Retreinamento e Versionamento de Modelos

  • Gatilhos de Retreinamento: Definir critérios para disparar o retreinamento automático do modelo (e.g., queda de performance, detecção de drift significativo).
  • Pipelines de Treinamento Automatizados: Infraestrutura para retreinar modelos com novos dados de forma eficiente e reprodutível.
  • Versionamento de Modelos e Dados: Manter um registro de todas as versões de modelos, os dados com os quais foram treinados e seus artefatos associados.
  • Estratégias de Deploy Seguras: Utilizar técnicas como blue/green deployment ou canary releases para introduzir novos modelos em produção com risco minimizado.

Automação de Pipelines de CI/CD/CT

  • Integração Contínua (CI): Automatizar testes de código, features e modelos.
  • Entrega Contínua (CD): Automatizar o deploy de novos modelos para o ambiente de produção.
  • Treinamento Contínuo (CT): Automatizar o processo de retreinamento e avaliação de modelos.

Estudos de Caso: Escalabilidade de IA em Ação

A aplicação bem-sucedida de IA escalável em tempo real já transforma diversos setores.

Setor Financeiro: Detecção de Fraudes em Tempo Real

  • Desafio: Identificar transações fraudulentas com cartão de crédito ou pagamentos online em milissegundos para bloquear a transação antes que ela seja concluída. O volume de transações é massivo, especialmente em horários de pico.
  • Solução: Pipelines de streaming (Kafka, Flink/Spark Streaming) ingerem dados de transações. Features são geradas em tempo real (e.g., frequência de transações, localização, desvios de comportamento). Modelos de IA (e.g., Gradient Boosting, Redes Neurais) pontuam cada transação.
  • Impacto: Redução significativa de perdas por fraude, melhoria da experiência do cliente (menos falsos positivos).

Telecomunicações: Otimização de Rede e Manutenção Preditiva

  • Desafio: Monitorar em tempo real a performance de vastas redes de telecomunicações, prever falhas de equipamentos (e.g., antenas, roteadores) e otimizar dinamicamente o roteamento de tráfego para garantir a qualidade do serviço (QoS).
  • Solução: Dados de telemetria de rede são processados em tempo real. Modelos de IA analisam padrões para prever anomalias, congestionamentos ou falhas iminentes. Ações corretivas podem ser automatizadas.
  • Impacto: Maior uptime da rede, redução de custos com manutenção reativa, melhor satisfação do cliente.

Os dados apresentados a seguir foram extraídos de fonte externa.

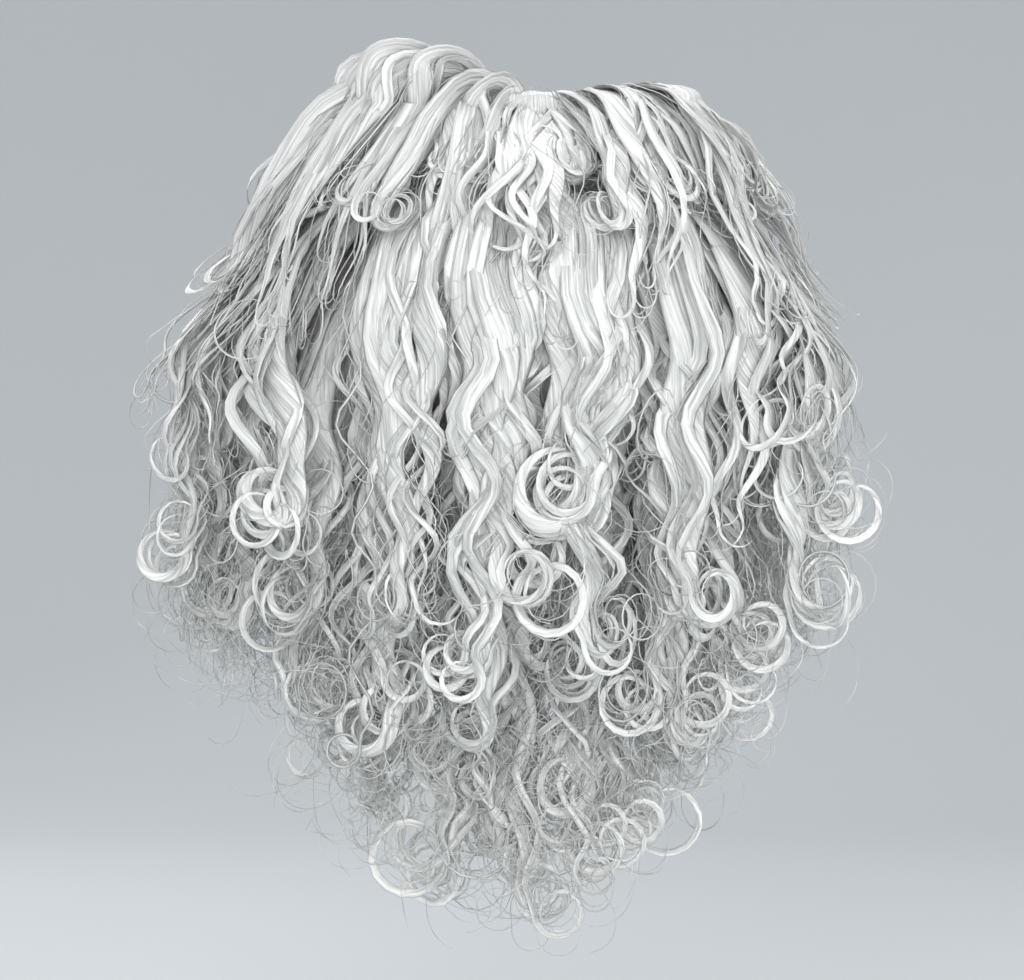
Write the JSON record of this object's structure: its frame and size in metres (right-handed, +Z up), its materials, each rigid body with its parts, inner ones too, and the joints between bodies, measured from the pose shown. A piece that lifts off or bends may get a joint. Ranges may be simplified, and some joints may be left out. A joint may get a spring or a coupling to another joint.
{
  "type": "fake beard",
  "caption": "Long curly costume beard: cloth face piece with a mouth slot, moustache and layered hanging locks of white synthetic hair, held on by an elastic strap.",
  "frame": {"origin": "middle of the upper lip, on the inside of the face piece", "axes": "-Y the way the beard faces, +Y into the head, +Z up, +X to the right of a viewer in front"},
  "size_m": [0.3877, 0.2607, 0.4723],
  "materials": {
    "backing_cloth": "matt white knitted backing",
    "hair": "glossy white synthetic fibre",
    "elastic": "matt white woven elastic"
  },
  "bodies": {
    "root": {"face_piece": "backing_cloth", "chin_locks": "hair", "jaw_locks": "hair", "cheek_locks": "hair", "moustache": "hair", "elastic_strap": "elastic"}
  },
  "joints": []
}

Internet das Coisas (IoT): Manutenção Preditiva em Manufatura

  • Desafio: Em uma fábrica inteligente, sensores em máquinas industriais geram um fluxo constante de dados. O objetivo é prever falhas de componentes antes que ocorram, evitando paradas não planejadas e otimizando cronogramas de manutenção.
  • Solução: Plataformas de streaming processam dados de sensores (vibração, temperatura, pressão). Modelos de IA (muitas vezes baseados em séries temporais ou anomalias) identificam sinais sutis de degradação.
  • Impacto: Aumento da eficiência operacional, redução de custos de manutenção, prolongamento da vida útil dos equipamentos.

O Futuro da Escalabilidade de IA em Tempo Real: Horizontes Promissores

A busca por sistemas de IA em tempo real cada vez mais eficientes e inteligentes continua, impulsionada por avanços em várias frentes:

  • IA Explicável (XAI) em Tempo Real: Desenvolver técnicas para que as decisões de modelos de IA em streaming possam ser compreendidas e auditadas em tempo real, crucial para aplicações críticas.
  • Hardware Especializado: Adoção crescente de GPUs, TPUs e FPGAs otimizados para inferência de baixa latência e alta eficiência energética, tanto em data centers quanto no edge.
  • Edge AI e TinyML: Executar modelos de IA diretamente em dispositivos de borda (sensores, gateways) para minimizar latência, economizar banda e aumentar a privacidade. Isso requer modelos extremamente otimizados (TinyML).
  • IA Federada para Streaming: Treinar modelos de IA em dados de streaming distribuídos em múltiplas fontes (e.g., dispositivos móveis, hospitais) sem que os dados brutos precisem sair de sua origem, preservando a privacidade.
  • Plataformas de Streaming Serverless e Auto-escaláveis: Evolução contínua dos serviços de nuvem para oferecer abstração ainda maior e gerenciamento mais inteligente e automatizado da infraestrutura de streaming e inferência.

A jornada para dominar a escalabilidade de IA em tempo real em cenários de streaming de dados massivos é complexa, mas as recompensas – insights instantâneos, automação inteligente e experiências de usuário superiores – são imensas. Requer uma combinação de arquiteturas de IA escaláveis, o uso inteligente de tecnologias de processamento de eventos complexos e inferência em tempo real, e uma cultura robusta de MLOps para streaming. Ao enfrentar os desafios de latência, throughput e consistência com as estratégias e ferramentas certas, as organizações podem transformar o dilúvio de dados em uma fonte contínua de valor e inovação. O futuro pertence àqueles que conseguem não apenas coletar dados, mas agir sobre eles no instante em que importam.